The irony of the Irish backlash is that it takes place at a time when Europe has never been more successful and secure. Over the past decade, the EU has expanded from 15 to 27 members, introduced a single currency, acted in a unified manner to help resolve disputes in places from Lebanon to Kosovo, extended the Schengen border-free zone to much of eastern Europe and rekindled its economic growth. EU enlargement has emerged as the most cost-effective tool for spreading peace and security in the western world. One need only glance at Iraq to see Europe’s relative virtues.
The current impasse is the result of a decision taken in 2001 to cast minor institutional reforms as a grand constitutional document. The invocation of idealistic Euro-constitutionalist rhetoric straight out of the 1950s federalist movement led only to disinterest, disbelief and eventually distrust among voters—who couldn’t understand why such a fuss was being made about modest proposals. The resulting PR disaster was a self-inflicted wound by European politicians.

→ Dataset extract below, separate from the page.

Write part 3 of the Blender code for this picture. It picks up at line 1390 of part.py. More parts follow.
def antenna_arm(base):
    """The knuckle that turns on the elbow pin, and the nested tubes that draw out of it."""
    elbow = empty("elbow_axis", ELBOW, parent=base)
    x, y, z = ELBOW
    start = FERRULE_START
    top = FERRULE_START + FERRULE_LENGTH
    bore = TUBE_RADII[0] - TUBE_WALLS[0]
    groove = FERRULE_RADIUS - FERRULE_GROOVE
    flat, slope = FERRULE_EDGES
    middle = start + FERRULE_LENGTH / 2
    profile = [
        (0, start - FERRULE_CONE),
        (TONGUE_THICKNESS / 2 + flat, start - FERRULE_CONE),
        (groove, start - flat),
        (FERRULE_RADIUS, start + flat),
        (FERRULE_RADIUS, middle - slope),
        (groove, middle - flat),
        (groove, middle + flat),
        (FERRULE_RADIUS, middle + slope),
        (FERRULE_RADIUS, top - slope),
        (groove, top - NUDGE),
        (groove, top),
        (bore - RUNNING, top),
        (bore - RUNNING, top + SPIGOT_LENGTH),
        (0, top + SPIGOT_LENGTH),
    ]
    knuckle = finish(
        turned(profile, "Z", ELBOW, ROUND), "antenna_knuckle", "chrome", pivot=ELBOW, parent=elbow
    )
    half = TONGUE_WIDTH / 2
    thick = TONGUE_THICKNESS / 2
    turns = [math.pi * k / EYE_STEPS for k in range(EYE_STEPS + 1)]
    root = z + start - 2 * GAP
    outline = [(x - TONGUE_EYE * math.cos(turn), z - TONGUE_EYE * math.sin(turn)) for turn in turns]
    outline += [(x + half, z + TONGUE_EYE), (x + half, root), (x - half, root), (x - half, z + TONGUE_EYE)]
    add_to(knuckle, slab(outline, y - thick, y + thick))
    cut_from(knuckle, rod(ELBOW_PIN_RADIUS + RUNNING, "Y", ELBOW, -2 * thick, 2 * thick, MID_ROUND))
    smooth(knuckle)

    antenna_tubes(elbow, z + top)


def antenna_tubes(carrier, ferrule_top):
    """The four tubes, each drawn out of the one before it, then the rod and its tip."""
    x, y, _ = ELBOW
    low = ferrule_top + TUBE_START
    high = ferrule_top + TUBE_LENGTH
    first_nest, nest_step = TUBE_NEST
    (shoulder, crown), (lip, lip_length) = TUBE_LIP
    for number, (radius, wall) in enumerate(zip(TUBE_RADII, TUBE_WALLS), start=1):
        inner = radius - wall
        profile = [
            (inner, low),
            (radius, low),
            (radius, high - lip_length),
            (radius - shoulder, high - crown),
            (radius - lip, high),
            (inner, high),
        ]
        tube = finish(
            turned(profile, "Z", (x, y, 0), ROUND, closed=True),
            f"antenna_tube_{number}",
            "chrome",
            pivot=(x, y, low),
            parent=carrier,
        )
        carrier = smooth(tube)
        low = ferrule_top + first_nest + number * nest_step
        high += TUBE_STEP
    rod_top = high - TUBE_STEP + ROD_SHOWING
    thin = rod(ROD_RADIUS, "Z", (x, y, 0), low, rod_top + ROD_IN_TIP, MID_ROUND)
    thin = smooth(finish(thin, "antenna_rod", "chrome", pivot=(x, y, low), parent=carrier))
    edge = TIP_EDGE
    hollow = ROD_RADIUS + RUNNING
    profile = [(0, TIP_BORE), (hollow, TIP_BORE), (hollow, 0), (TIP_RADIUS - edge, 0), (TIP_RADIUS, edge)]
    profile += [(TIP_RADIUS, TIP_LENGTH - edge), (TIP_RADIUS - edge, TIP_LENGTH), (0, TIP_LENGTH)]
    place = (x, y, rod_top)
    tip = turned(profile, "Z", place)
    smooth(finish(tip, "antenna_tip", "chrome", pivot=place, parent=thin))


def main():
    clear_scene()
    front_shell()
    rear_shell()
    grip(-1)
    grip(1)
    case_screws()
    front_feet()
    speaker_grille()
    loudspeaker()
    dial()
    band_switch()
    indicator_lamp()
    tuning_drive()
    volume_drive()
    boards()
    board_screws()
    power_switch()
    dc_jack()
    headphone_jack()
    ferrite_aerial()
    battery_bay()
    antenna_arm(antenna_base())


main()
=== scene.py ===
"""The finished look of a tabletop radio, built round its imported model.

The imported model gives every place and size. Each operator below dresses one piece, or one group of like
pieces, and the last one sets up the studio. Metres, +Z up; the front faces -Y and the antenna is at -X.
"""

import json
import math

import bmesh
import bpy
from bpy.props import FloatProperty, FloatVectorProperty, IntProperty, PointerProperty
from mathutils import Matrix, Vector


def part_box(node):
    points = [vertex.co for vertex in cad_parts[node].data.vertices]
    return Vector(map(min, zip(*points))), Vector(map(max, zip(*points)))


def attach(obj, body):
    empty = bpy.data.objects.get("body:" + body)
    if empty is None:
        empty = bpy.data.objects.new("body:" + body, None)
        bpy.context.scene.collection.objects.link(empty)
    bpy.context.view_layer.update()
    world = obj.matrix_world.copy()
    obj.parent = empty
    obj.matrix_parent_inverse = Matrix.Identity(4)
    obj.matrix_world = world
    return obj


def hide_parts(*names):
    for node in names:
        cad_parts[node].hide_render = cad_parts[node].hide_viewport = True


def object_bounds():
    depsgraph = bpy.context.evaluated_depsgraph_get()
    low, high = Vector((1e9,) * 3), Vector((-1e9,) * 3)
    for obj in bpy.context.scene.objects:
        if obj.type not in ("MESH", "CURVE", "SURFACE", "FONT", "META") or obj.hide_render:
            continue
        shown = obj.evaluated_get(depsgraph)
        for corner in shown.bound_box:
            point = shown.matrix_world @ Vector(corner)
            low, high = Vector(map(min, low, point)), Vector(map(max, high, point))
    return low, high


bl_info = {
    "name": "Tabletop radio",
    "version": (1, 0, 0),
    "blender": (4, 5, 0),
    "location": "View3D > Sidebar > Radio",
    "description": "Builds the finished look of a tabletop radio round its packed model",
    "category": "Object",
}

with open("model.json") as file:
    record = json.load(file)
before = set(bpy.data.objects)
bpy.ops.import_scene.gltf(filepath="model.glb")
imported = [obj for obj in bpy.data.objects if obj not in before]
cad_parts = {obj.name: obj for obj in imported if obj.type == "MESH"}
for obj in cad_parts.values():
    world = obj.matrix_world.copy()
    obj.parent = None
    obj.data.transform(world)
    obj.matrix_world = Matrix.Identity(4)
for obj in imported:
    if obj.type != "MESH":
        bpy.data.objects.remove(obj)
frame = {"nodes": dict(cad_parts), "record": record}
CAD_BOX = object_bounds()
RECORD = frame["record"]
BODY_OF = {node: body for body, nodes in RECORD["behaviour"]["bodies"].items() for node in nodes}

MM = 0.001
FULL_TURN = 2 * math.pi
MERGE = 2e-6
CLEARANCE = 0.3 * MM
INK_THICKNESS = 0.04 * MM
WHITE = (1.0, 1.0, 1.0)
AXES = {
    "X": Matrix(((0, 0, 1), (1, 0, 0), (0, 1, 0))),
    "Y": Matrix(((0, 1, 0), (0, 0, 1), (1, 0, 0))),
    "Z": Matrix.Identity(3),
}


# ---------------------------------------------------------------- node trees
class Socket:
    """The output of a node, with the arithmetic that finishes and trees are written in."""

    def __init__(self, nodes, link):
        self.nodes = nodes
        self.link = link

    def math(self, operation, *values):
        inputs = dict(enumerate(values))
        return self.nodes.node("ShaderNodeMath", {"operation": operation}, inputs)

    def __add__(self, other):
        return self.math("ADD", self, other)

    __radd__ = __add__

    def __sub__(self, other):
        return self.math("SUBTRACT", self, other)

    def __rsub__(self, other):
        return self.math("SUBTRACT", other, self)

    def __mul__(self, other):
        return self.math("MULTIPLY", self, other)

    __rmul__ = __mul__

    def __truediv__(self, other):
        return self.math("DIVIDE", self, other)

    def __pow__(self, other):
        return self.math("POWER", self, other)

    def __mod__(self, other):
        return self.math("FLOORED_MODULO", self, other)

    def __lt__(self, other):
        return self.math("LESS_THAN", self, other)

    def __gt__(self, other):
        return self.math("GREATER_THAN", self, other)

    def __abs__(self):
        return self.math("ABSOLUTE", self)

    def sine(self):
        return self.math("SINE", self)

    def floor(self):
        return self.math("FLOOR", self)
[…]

But sooner or later the modest content of the treaty will be enacted, one way or another. Euro-pragmatists have the upper hand in every capital. They are already speaking of various complex legal expedients. Eighteen members have already ratified the document and the other eight, even Britain, are likely to do so. They will then move ahead on foreign policy co-operation and institutional reform, with or without the Irish. It will not be as clean as it might have been with Dublin’s support, but as the process of enlargement demonstrates, the EU succeeds by muddling through.